Peter then quotes Psalm 110: “The Lord said to my Lord, ‘Sit at my right hand until I make your enemies a footstool for your feet.’” David did not ascend into heaven in this way, so once again the words point beyond David to the Messiah. Peter’s conclusion is the sermon’s public verdict, drawn from resurrection, exaltation, and Scripture: God has made this Jesus, whom they crucified, both Lord and Christ. “Christ” means Messiah, the promised anointed King. “Lord” here is not merely a title of respect. In the flow of Peter’s sermon, it is bound up with Jesus’ exaltation to God’s right hand and with the saving promise now fulfilled in Him.
When the people hear this, they are cut to the heart. Their consciences are pierced. They understand their guilt before God and ask, “What should we do?” Peter’s answer is direct and concrete: “Repent, and each one of you be baptized in the name of Jesus Christ for the forgiveness of your sins, and you will receive the gift of the Holy Spirit.”
Repentance is a real turning of mind and heart from sin and unbelief to God. Baptism in Jesus’ name is the public expression of faith and allegiance to Him. In this verse, repentance and baptism belong together as the proper response to the risen Lord. Baptism is not presented as a magical act, and this verse should not be turned into a mechanical ritual that saves apart from repentance and faith. But neither is baptism treated as an optional extra with no real place in conversion. Peter gives one united summons to a guilty people: turn to Jesus openly and submit to Him.
The promise attached to this response is forgiveness of sins and the gift of the Holy Spirit. Peter adds that this promise is for them, for their children, and for all who are far away—as many as the Lord our God will call. In the immediate setting, this certainly includes Jews scattered across many lands. But the wording is not so narrow that it stops there. Acts will show that God’s call extends outward more widely, including Gentiles. Even so, the emphasis remains that salvation comes to those whom the Lord calls and who respond to that call.
Peter continues to urge them, “Save yourselves from this perverse generation.” He is not teaching self-salvation by human effort. He is calling them to separate from the rebellious generation that rejected Jesus and to take God’s appointed way of escape. This is not merely a private inward decision. It is a public break with a judged community and a public identification with the Messiah and His people.

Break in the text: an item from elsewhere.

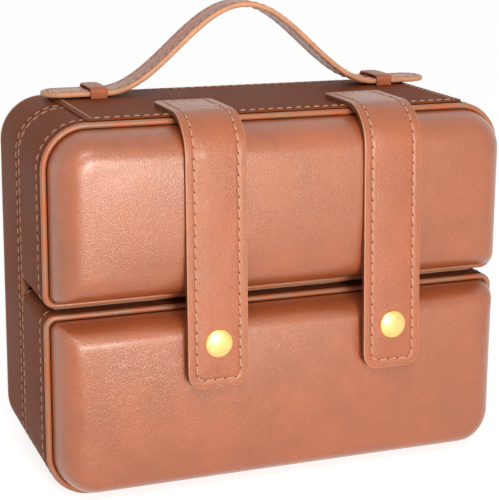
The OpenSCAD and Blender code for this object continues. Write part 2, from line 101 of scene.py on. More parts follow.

Those who accepted Peter’s message were baptized, and about three thousand were added that day. The sermon accomplished its purpose. The Spirit’s coming led to the public exaltation of Jesus, the conviction of sinners, and the gathering of a new community centered on the risen Lord.
At the same time, Pentecost includes foundational salvation-historical features, so it should not be turned into a wooden required sequence for every later believer’s experience.
Key Truths: - Pentecost is a public act of God that marks the beginning of the promised last-days outpouring of the Spirit. - The languages in Acts 2 are best understood as real human languages recognized by the crowd. - The disciples were declaring the mighty deeds of God. - The Spirit’s coming points to Jesus; it shows that the crucified Jesus has been raised and exalted. - God sovereignly planned Jesus’ death, yet those who crucified Him remain truly guilty. - Psalm 16 speaks ultimately of the Messiah’s resurrection, not of David himself. - Psalm 110 supports Jesus’ exaltation to God’s right hand and His present lordship. - Peter’s conclusion is clear: Jesus is both Lord and Messiah. - The right response is repentance and baptism in Jesus’ name, with the promise of forgiveness and the Holy Spirit. - The promise extends beyond the immediate crowd to all whom the Lord calls.
Key truths
- Pentecost is a public act of God that marks the beginning of the promised last-days outpouring of the Spirit.
- The languages in Acts 2 are best understood as real human languages recognized by the crowd.
- The disciples were declaring the mighty deeds of God.
- The Spirit’s coming points to Jesus; it shows that the crucified Jesus has been raised and exalted.
- God sovereignly planned Jesus’ death, yet those who crucified Him remain truly guilty.
- Psalm 16 speaks ultimately of the Messiah’s resurrection, not of David himself.
- Psalm 110 supports Jesus’ exaltation to God’s right hand and His present lordship.
- Peter’s conclusion is clear: Jesus is both Lord and Messiah.
- The right response is repentance and baptism in Jesus’ name, with the promise of forgiveness and the Holy Spirit.
- The promise extends beyond the immediate crowd to all whom the Lord calls.
Warnings
- Do not make Pentecost mainly about repeating dramatic spiritual experiences; Peter presents it as evidence that Jesus has been raised and exalted.
- Do not reduce the languages to unclear speech when Luke stresses that the crowd heard recognizable native languages.
- Do not use Acts 2:38 to teach either mechanical sacramentalism or baptismal irrelevance; Peter joins repentance and baptism in one conversion response.
- Do not use God’s sovereign plan in verse 23 to erase real human guilt.
- Do not treat Joel’s prophecy as either exhausted entirely at Pentecost or as a mere loose illustration; the fulfillment begins here but is not finished here.
- Do not turn Pentecost into a rigid required pattern for every later conversion experience.
Application
- Speak about the Holy Spirit the way Peter does: the Spirit magnifies the exalted Jesus.
- When conviction of sin comes, the right response is repentance and open allegiance to Christ, not delay.
- Preaching should explain spiritual events by Scripture and should plainly name both guilt and forgiveness.
- Repentance should be more than inward regret; it includes a public turning to Jesus.
- The promise of forgiveness and the Spirit should be proclaimed broadly to all whom the Lord calls.